Oktay, hayatın her alanında tek tipleşme ve aynılaşmanın kadim medeniyet birikiminin üzerini bir kül gibi örttüğünü ve gözü gönlü kapalı bir taklitçilik furyasının toplumu sarstığını dile getirerek şunları kaydetti:
“Oysa ihtiyacımız olan, kendi değerlerimizle birlikte yenilikçi adımlar atabileceğimiz yapılardır. İşte tüm bu sebeplerle önümüzdeki dönemde yatırımlarımızı kalbe ve akla, yani aileye, eğitim ve kültüre yapmamız gerekiyor. ‘İlim ilim bilmektir, ilim kendin bilmektir. Sen kendini bilmez isen ya nice okumaktır.’ diyen Yunus Emre’yi rehber edinerek yürüyeceğiz. Medeniyet nöbetini devralmamızı sağlayacak atılımları Cumhurbaşkanımız liderliğinde tam bu noktadan sürdüreceğiz. Dünyadaki hiçbir gelişmeye sırtımızı dönmeden, insanı kalbi ve aklıyla kuşatan kadim değerlerimizi, ilhamını geçmişimizden alan yenilikçi bir anlayışla tekrar yükselişe geçireceğiz.
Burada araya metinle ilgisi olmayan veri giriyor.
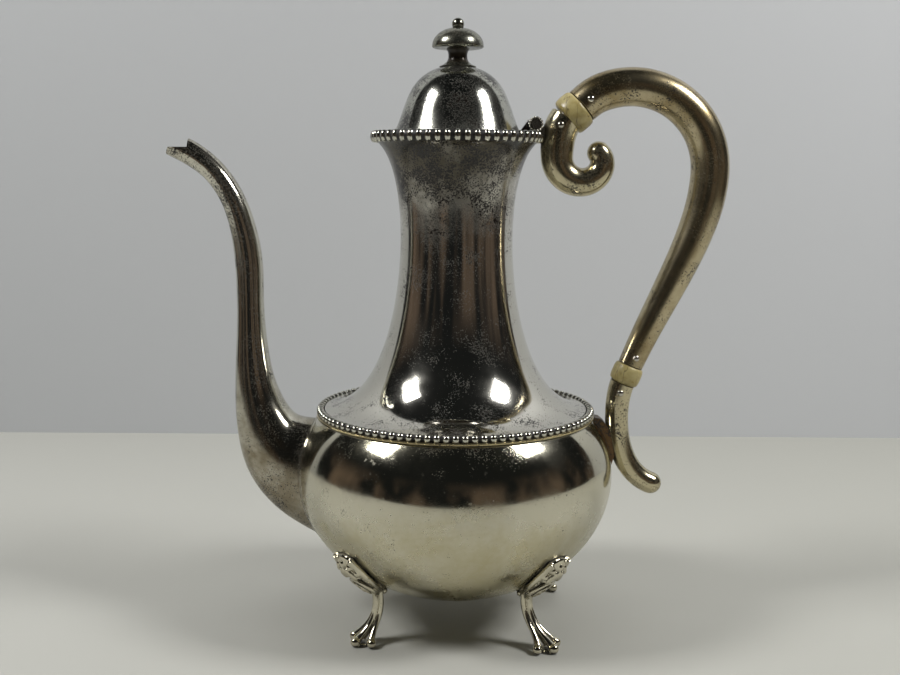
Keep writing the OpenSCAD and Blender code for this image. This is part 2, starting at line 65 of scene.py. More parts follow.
STRAINER_HOLES, HOLE_R, HOLE_RING_Y, HOLE_RING_Z = 8, 1.8, 7, 11
NECK_FOOT_R, NECK_FOOT_INNER_R = 47.2, 45.8
SEAT_INNER_R, SEAT_R, SEAT_LOW_Z, SEAT_TOP_Z = 24.2, 28.4, 174.6, 175.5
# each wire's half width and half height, and each grain's share of its pitch
SHOULDER_WIRE, SHOULDER_SHARE = (0.85, 0.95), 0.86
RIM_WIRE, RIM_WIRE_INSET, RIM_SHARE = (1.2, 1.85), 0.35, 0.76
# each insulator's radius at its ends, at its bulge and of its pegs
UPPER_BONE, LOWER_BONE, PEG_LENGTH = (6.2, 7.15, 4.2), (4.5, 5.4, 3), 5
FLANGE_THICK, LID_WALL, LID_R = 1.2, 1, 27.1
SKIRT_INNER_R, SKIRT_R, SKIRT_LOW_Z = 22.3, 23.2, 171.5
STUD_R, STUD_LOW_Z, COLLAR_H, STEM_TOP_Z = 1.5, 195.5, 1.6, 206.2
CAP_R, CAP_Z, CAP_RISE = 9, 207, 6.4
BALL_R, BALL_Z, BALL_SEAT_R, BALL_SEAT_Z = 2.15, 214.6, 2.4, 213.05
ROSETTE_BEADS, ROSETTE_R, ROSETTE_BEAD_R = 14, 2.25, 0.45
TURN_STEPS = 192


# ---- outlines ---------------------------------------------------------------
def bezier(points, count):
    """A smooth line of count + 1 points, each with as many numbers as given."""
    line = []
    for i in range(count + 1):
        t = i / count
        weights = ((1 - t) ** 3, 3 * (1 - t) ** 2 * t, 3 * (1 - t) * t * t, t**3)
        line.append(tuple(sum(w * p[k] for w, p in zip(weights, points))
                          for k in range(len(points[0]))))
    return line


def through(stations, count):
    """A smooth line through every station, count points from one to the next."""
    line = []
    last = len(stations) - 1
    for i in range(last):
        a, b = stations[max(i - 1, 0)], stations[i]
        c, d = stations[i + 1], stations[min(i + 2, last)]
        for j in range(count):
            t = j / count
            line.append(tuple(
                0.5 * (2 * q + (r - p) * t + (2 * p - 5 * q + 4 * r - s) * t * t
                       + (3 * q - p - 3 * r + s) * t**3)
                for p, q, r, s in zip(a, b, c, d)))
    return line + [tuple(stations[-1])]


def eased(line, passes):
    """The line with its small kinks eased out and its ends kept."""
    for _ in range(passes):
        line = ([line[0]] + [
            tuple((p + 2 * q + r) / 4 for p, q, r in zip(*line[i - 1:i + 2]))
            for i in range(1, len(line) - 1)] + [line[-1]])
    return line


def moved_in(line, distance):
    """The outline moved sideways by the sheet's thickness, to its left."""
    inner = []
    for i, (r, z) in enumerate(line):
        before, after = line[max(i - 1, 0)], line[min(i + 1, len(line) - 1)]
        dr, dz = after[0] - before[0], after[1] - before[1]
        length = hypot(dr, dz)
        inner.append((r - distance * dz / length, z + distance * dr / length))
    return inner


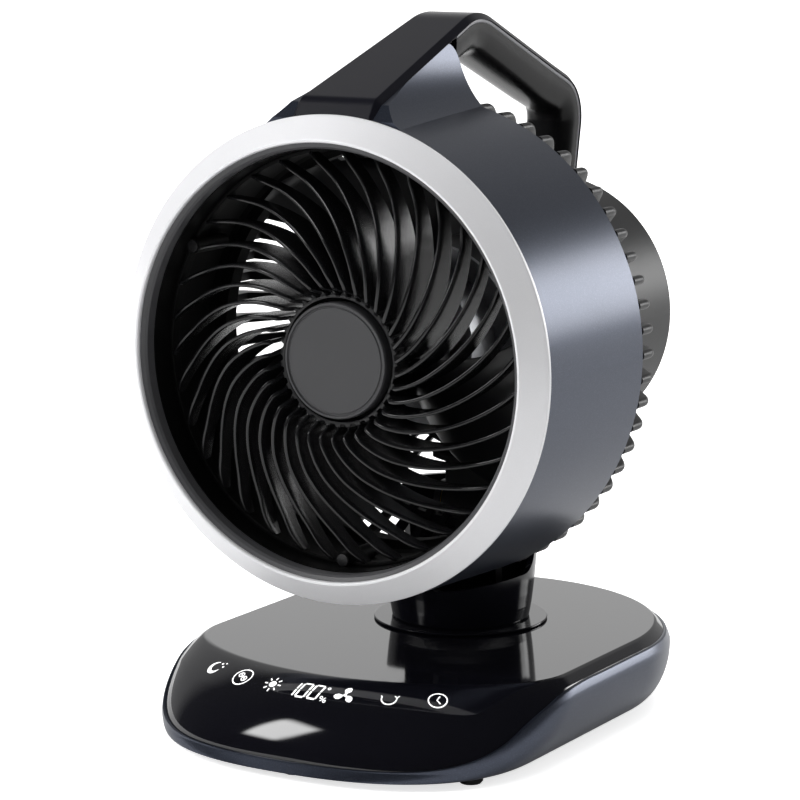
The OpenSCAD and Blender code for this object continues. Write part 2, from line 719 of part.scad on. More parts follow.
module handle_strip() {
    color("#1a1a1e") difference() {
        handle_band(0, strip_t, 0, bevel);
        head_ring(0, housing_r, -housing_back - 20, 0);
        head_turned([[0, drum_rear], [drum_rear_r, drum_rear], [bezel_r, drum_front],
                     [bezel_r, bezel_ahead + 20], [0, bezel_ahead + 20]]);
    }
}
module handle_trim() {
    color("#8b8c90") difference() {
        handle_band(strip_t, strip_t + trim_t, trim_flare, trim_flare);
        fin_space();
        head_ring(0, housing_r, -housing_back - 20, 0);
    }
}
grip_from = strip_t + trim_t;
grip_power = 2.9;
grip_sides = 16;
function grip_depth_at(height) = between([[crest_h - 60, leg_t], [crest_h - 25, grip_t]], height);
module handle_grip() {
    color("#121214") difference() {
        head_frame() skin([for (i = [0:len(handle_line) - 1])
            let (p = handle_line[i] + grip_from * inward_at(handle_line, i), n = inward_at(handle_line, i))
            let (w = handle_width_at(handle_line[i][0]) + trim_flare, t = grip_depth_at(handle_line[i][1]))
            [for (s = [0:grip_sides]) let (a = 180 * s / grip_sides)
                let (x = w * sign(cos(a)) * pow(abs(cos(a)), 2 / grip_power),
                     d = t * pow(sin(a), 2 / grip_power), q = p + d * n)
                [x, q[1], q[0]]]]);
        fin_space();
        head_ring(0, housing_r, -housing_back - 20, 0);
    }
}

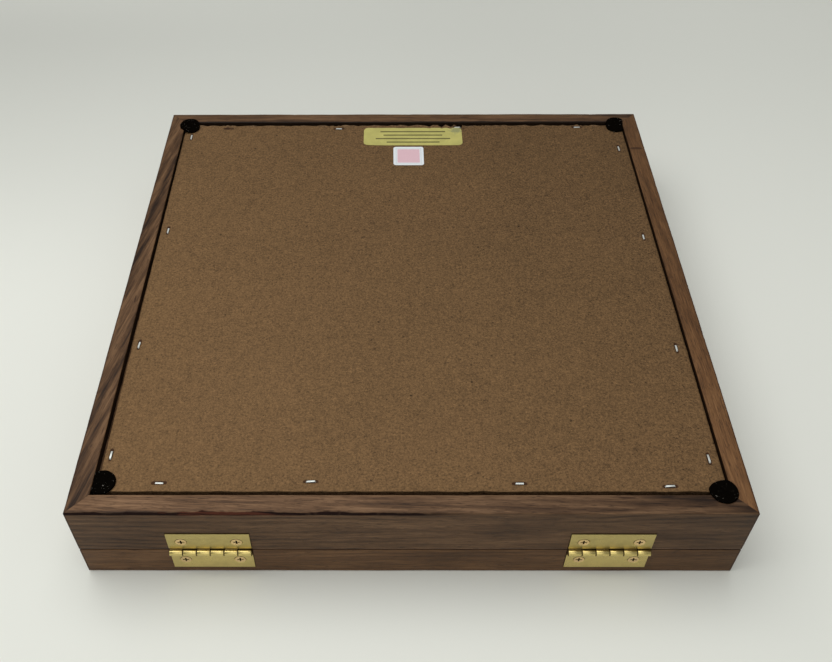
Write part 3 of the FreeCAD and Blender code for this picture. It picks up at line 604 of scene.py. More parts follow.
def walnut(name, side, seed, board):
    """Stained walnut whose grain runs along a rail: growth rings round a pith below the board, long dark
    streaks, fine fibre and short open pores. Arrises are rubbed light, and a torn arris shows as a dark
    split.
    Painted shade darkens the seam, the rim's inner wall, the outer top edge and the corner arrises, and a
    painted reflection of the floor lightens the lowest edge. The board gives its warmth, the painted light
    and shade of its top at the left and the right end and of its face, the strength of its figure, how far
    the grain runs off the rail's line, and how dark its outer edge is painted as shade."""
    warmth, top_left, top_right, face, figure, runout, edge_shade = board
    nodes = Nodes(name)
    quarter, half_run, _ = SIDES[side]
    along, across, up = nodes.place(turn=-quarter * math.pi / 2)
    share = (along / (2 * half_run) + 0.5).clamped()
    on_top = up.above(RIM - 0.7 * MM, RIM - 0.2 * MM)
    wobble = nodes.stretched((along, across, up), (70, 60, 60), 3.0) - 0.5
    # Painted shade in the seam where the lid meets the box.
    seam = (up - SEAM + wobble * 0.2 * MM).within(0.32 * MM, 0.14 * MM)
    inward = across + HALF_WIDTH
    # Painted shade on the rim's inner wall round the hardboard.
    if side == "latch_side":
        recess_shade = (inward - LIP + wobble * 1.6 * MM).above(-1.15 * MM, -0.75 * MM)
    else:
        recess_shade = (inward - LIP).above(-0.45 * MM, -0.15 * MM)
        recess_shade = recess_shade * (1 - up.above(RIM - 0.75 * MM, RIM - 0.3 * MM))
    recess_shade = recess_shade * up.above(LEDGE, LEDGE + 0.3 * MM)
    # Painted shade along the outer top edge, and down the corner arrises at the rail's ends.
    outer = (1 - inward.above(0.35 * MM, 1.0 * MM)) * up.above(RIM - 1.4 * MM, RIM - 0.8 * MM)
    corner_shade = (along.absolute() - half_run).above(-1.1 * MM, -0.5 * MM) * (1 - inward.above(0.6 * MM, 1.1 * MM))
    knock_x, knock_y, knock_long, knock_wide = KNOCK[side]
    knock_run = (along - knock_x + wobble * 2 * MM) / knock_long
    knock = 1 - (knock_run ** 2.0 + ((across - knock_y) / knock_wide) ** 2.0).above(0.5, 1.3)
    torn = nodes.attribute("torn")
    split = (up - RIM + 0.95 * MM + wobble * 1.6 * MM).within(0.72 * MM, 0.15 * MM)
    split = (torn * split * 2.2).clamped() * (1 - inward.above(1.6 * MM, 2.0 * MM))
    across = across + seed * 0.211 + along * runout
    along = along + seed * 1.37
    swirl = nodes.stretched((along, across, up), (9, 40, 40), 3.0)
    swing = nodes.stretched((along, across, up), (2.6, 10, 10), 1.0)
    depth = (across * 0.55 + up) + (swirl - 0.5) * 0.010 + (swing - 0.5) * 0.045
    ring = (depth * (2 * math.pi / RING_PITCH)).sine() * 0.5 + 0.5
    ring = ring ** 1.7 * nodes.stretched((along, across, up), (6, 70, 70), 1.0).above(0.3, 0.65)
    wavy = up + (nodes.stretched((along, across, up), (30, 60, 60), 2.0) - 0.5) * 0.0035
    fibre = nodes.stretched((along, across, wavy), (70, 1500, 1500), 3.0, 0.7)
    streak = nodes.stretched((along, across, wavy), (22, 420, 300), 4.0, 0.65)
    patch = nodes.stretched((along, across, up), (14, 60, 80), 3.0)
    smoke = nodes.stretched((along, across, up), (14, 60, 75), 2.0).above(0.56, 0.72)
    pore = nodes.stretched((along, across, wavy), (200, 2300, 2300), 1.0).above(0.60, 0.68)
    drawn = (on_top * 0.4 + 0.6) * figure
    tone = 0.5 + (fibre - 0.5) * 0.8 + (streak - 0.5) * 1.15 * drawn + (patch - 0.5) * 0.9 * drawn
    tone = tone - (ring - 0.25) * 0.3 * drawn - smoke * 0.16 * drawn
    palette = colours()
    dark, middle, light = palette.walnut_dark, palette.walnut, palette.walnut_light
    colour = nodes.ramp(tone, (0.12, dark), (0.5, middle), (0.88, light))
    tint = (1 + 0.12 * warmth, 1.0, 1 - 0.2 * warmth)
    colour = nodes.add("ShaderNodeVectorMath", {0: colour, 1: tint}, operation="MULTIPLY")
    # Painted light and shade: the top is lighter than the face and its lightness changes from the left end to
    # the right, and the face darkens towards its right end.
    painted_top_light = share * (top_right - top_left) + top_left
    painted_face_light = face - share.above(0.7, 1.0) * 0.18
    colour = nodes.shaded(colour, on_top * (painted_top_light - painted_face_light) + painted_face_light)
    colour = nodes.mix(pore * 0.55, colour, dark)
    wear = nodes.attribute("wear")
    grit = nodes.stretched((along, across, up), (90, 400, 400), 3.0)
    rubbed = (wear * grit).above(0.25, 0.6)
    colour = nodes.mix(rubbed * 0.45, colour, light)
    splinter = nodes.stretched((along, across, up), (40, 900, 900), 3.0, 0.65)
    # Painted shade on the outer edge and the corner arrises.
    colour = nodes.mix(outer * edge_shade, colour, PAINTED_EDGE_SHADE)
    colour = nodes.mix(corner_shade * 0.55, colour, PAINTED_CORNER_SHADE)
    colour = nodes.mix(knock * on_top * 0.7, colour, KNOCK_MARK)
    reddish = (torn.above(0.55, 0.9) * splinter.above(0.42, 0.62)) * 0.6
    colour = nodes.mix(split, colour, nodes.mix(reddish, palette.torn_wood, SPLINTER_RED))
    # Painted shade in the seam.
    colour = nodes.mix(seam * 0.85, colour, PAINTED_SEAM_SHADE)
    # Painted reflection of the floor on the lowest edge.
    colour = nodes.mix((1 - up.above(0.5 * MM, 0.9 * MM)) * 0.5, colour, PAINTED_FLOOR_BOUNCE)
    # Painted shade on the rim's inner wall.
    colour = nodes.mix(recess_shade * 0.93, colour, PAINTED_RECESS_SHADE)
    relief = fibre * 0.35 + streak * 0.3 - pore * 0.9 - split * (splinter + 1) * 2.0
    return nodes.finish(Base_Color=colour, Roughness=0.5 + (fibre - 0.5) * 0.25 + split * 0.35,
                        Normal=nodes.bump(relief, 0.05 * MM, 0.8), Specular_IOR_Level=0.14)


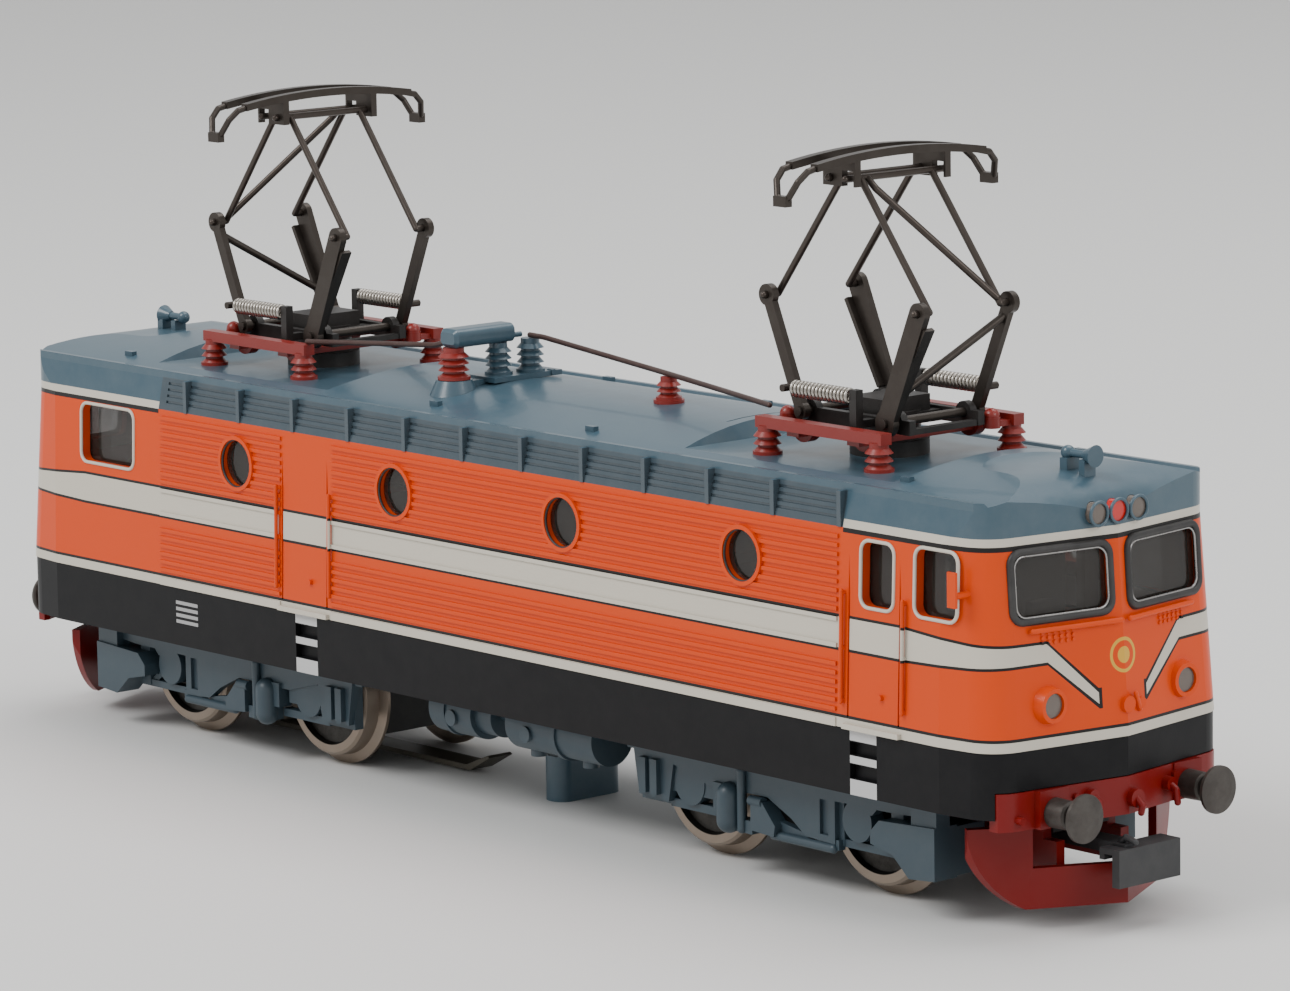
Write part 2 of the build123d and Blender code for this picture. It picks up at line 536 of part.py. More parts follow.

Kültür ve Turizm Bakanlığımız ile ülkemizin dört bir yanındaki kütüphanelerimizde görev yapan herkese kütüphanecilik alanındaki gayretleri için teşekkür ediyorum.”
Oktay, program sonrası, “57’nci Kütüphane Haftası” kapsamında Kütüphanecilik ve Yayımcılık Ödülleri”ne layık görülenlere plaket takdim etti.